Há um ano, estávamos a ser confrontados com o resultado brutal de mais um fracasso do Estado e dos que o governam e vivem dele. O regime, porém, não se perturbou. Para que a ministra se demitisse, foram precisos mais umas dezenas de mortos em Outubro. O primeiro-ministro não foi capaz de pedir desculpa sem dar a entender, de propósito ou não, que o estava a fazer apenas para calar a oposição. Depois, as eleições autárquicas dissiparam tudo, e o mesmo grupo de amigos e de parentes que capturou o Estado há vinte e três anos pôde prosseguir como se nada tivesse acontecido. Só o presidente da república teve um gesto “drástico”, ao fazer depender a sua recandidatura da não repetição da tragédia. Um sinal dos tempos: a mais extraordinária atitude de um presidente desde que o general Eanes ameaçou resignar, aquando da revisão constitucional de 1982, não comoveu ninguém. Passou, como tudo passa.
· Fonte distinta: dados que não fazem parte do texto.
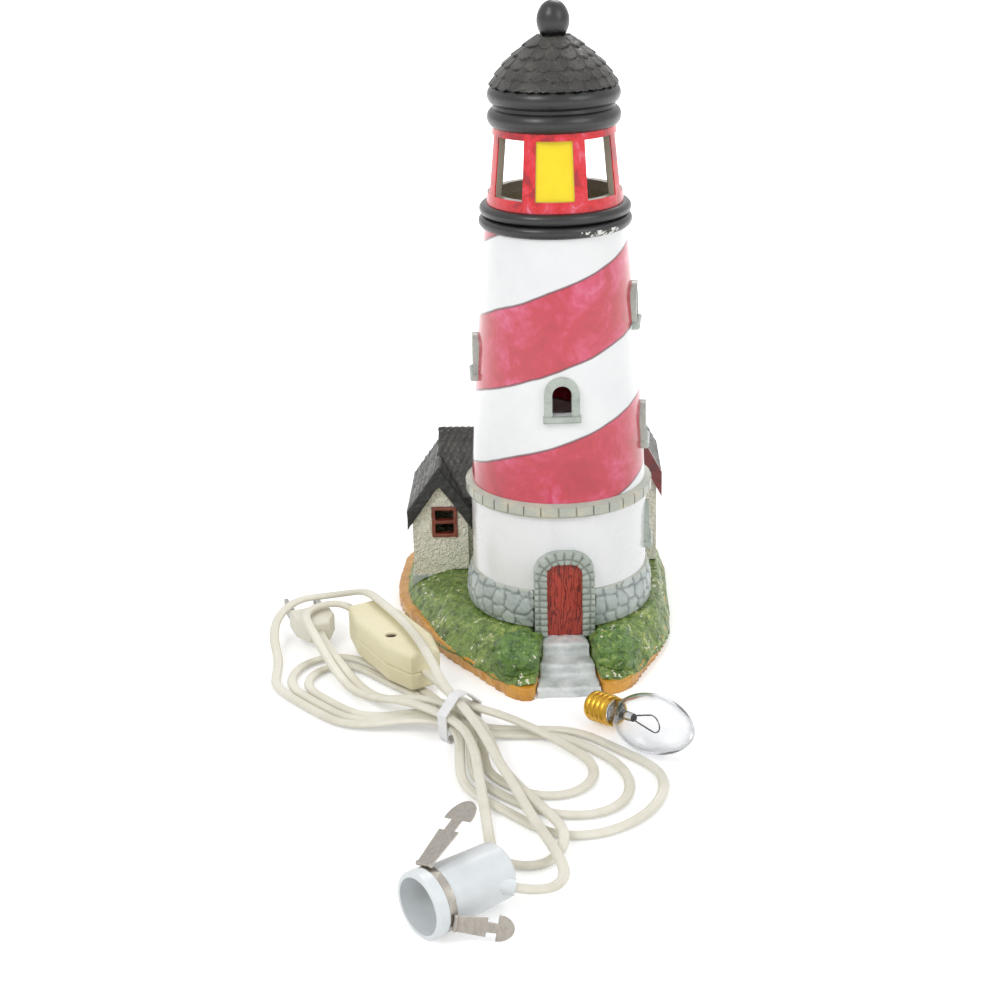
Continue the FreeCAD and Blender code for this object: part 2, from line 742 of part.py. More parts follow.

O “país mudou irreversivelmente”, disse o presidente este fim de semana, para logo acrescentar, enigmaticamente: “resta saber se mudou o suficiente”. Desde há ano, tivemos estudos e opiniões, naturalmente contraditórias, sobre a “floresta” e o “interior”. Tivemos também ameaças da autoridade tributária aos donos de jardins demasiado arborizados, e, como de costume, discussões teológicas sobre os “meios aéreos”. Podem perguntar-me: mas que se podia esperar mais? Nada, é verdade. Os fogos de 2017 estão arquivados, como a bancarrota de 2011: algo que pode voltar a acontecer, porque nada de fundamental mudou, mas em que não vale a pena pensar muito. Quando tiver de ser, logo veremos. Só temos uma certeza: o que ardeu o ano passado não deverá arder este ano.
Estamos num país envelhecido, onde a população diminui e a economia diverge da Europa. Estão em causa todas as expectativas incentivadas pelo regime ao longo de anos. A estratégia da oligarquia, porém, é não dar por nada. Até o malogro favorece o regime, na medida em que está a tornar a sociedade portuguesa mais frágil, mais vulnerável e, portanto, mais dependente do poder político e portanto menos capaz de gerar alternativas. O país caminha de olhos abertos em direcção ao muro, hipnotizado por uma espécie de fatalidade.
Entretanto, as promessas de Mario Draghi sobre as taxas de juro deixaram a classe política à vontade para se dedicar a cálculos eleitorais. A última sondagem não deu esperanças de qualquer mudança em relação a um parlamento em que só poderá haver maiorias por acordo: ou seja, o que tiver de acontecer terá de vir de manobras da elite política, e não de mobilização e deslocação de votos. A política faz-se agora nos bastidores, depois das eleições. De facto, a grande dúvida das próximas legislativas é sobre o nível de abstenção: passará acima dos 50%, como já aconteceu nas europeias e nas presidenciais? A sociedade portuguesa começa a viver ao lado do regime, com uma relação cada vez mais ténue com os partidos e as candidaturas. O distanciamento já contaminou, até, a própria classe política: na Guarda, o grupo parlamentar do PSD só conseguiu reunir metade dos deputados.
A melhor definição do actual momento é esta: o país não mudou, mas alguma coisa está a chegar ao fim. Não me entendam mal: não estou a prever o fim para amanhã, nem para o mês que vem. Com a colaboração do BCE, o prazo de validade deste regime será o da União Europeia. A única coisa de que talvez possamos já estar certos é esta: como aconteceu com outros regimes do passado, quando tudo ruir, descobrir-se-á que por detrás das fachadas já há muito tempo que não havia nada.